Harvard Center for the Study of World Religions

Language

eng

Pages

326

Description:

During fifty years in Colombia conducting ethnological, archaeological, and linguistic research, Gerardo Reichel-Dolmatoff devoted considerable time to a study of the Tukano Indians of the Northwest Amazon. The four texts in this volume, part of the yurupari fertility mythologem and ritual complex, "speak of emotion, paint images, construct sceneries." In Tukanoan oral literature, social organization is explained by its relationship to ecology, the hallucinatory sphere becomes a dimension for conflict resolution, and ritual is shown in its aesthetic perspective. To overcome the barrier presented by the tradition in the Northwest Amazon of autochthonous multilingualism, Reichel-Dolmatoff spent twenty years learning four key Tukanoan languages, thus empowering himself to interpret the multivocal meaning of Tukanoan oral lore through an entirely new reading. He places the analytical study of South American oral art on a par with the great exegetic traditions of the Old World.

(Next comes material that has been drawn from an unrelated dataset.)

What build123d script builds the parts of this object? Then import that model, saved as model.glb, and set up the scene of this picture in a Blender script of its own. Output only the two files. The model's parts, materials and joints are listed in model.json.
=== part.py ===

Tukano texts contain coded culture history and lead into the reality of the meaning of oral traditions - meaning contained in admonitions, instructions, and explanations which constitute fundamental precepts referring to social tradition, conflict resolution, gender attitudes, ecology, and many ethical-aesthetical aspects of human motivations and goals. Through Reichel-Dolmatoff's translations and commentaries, Tukano oral art is revealed as an important expression of tribal philosophical and religious thought.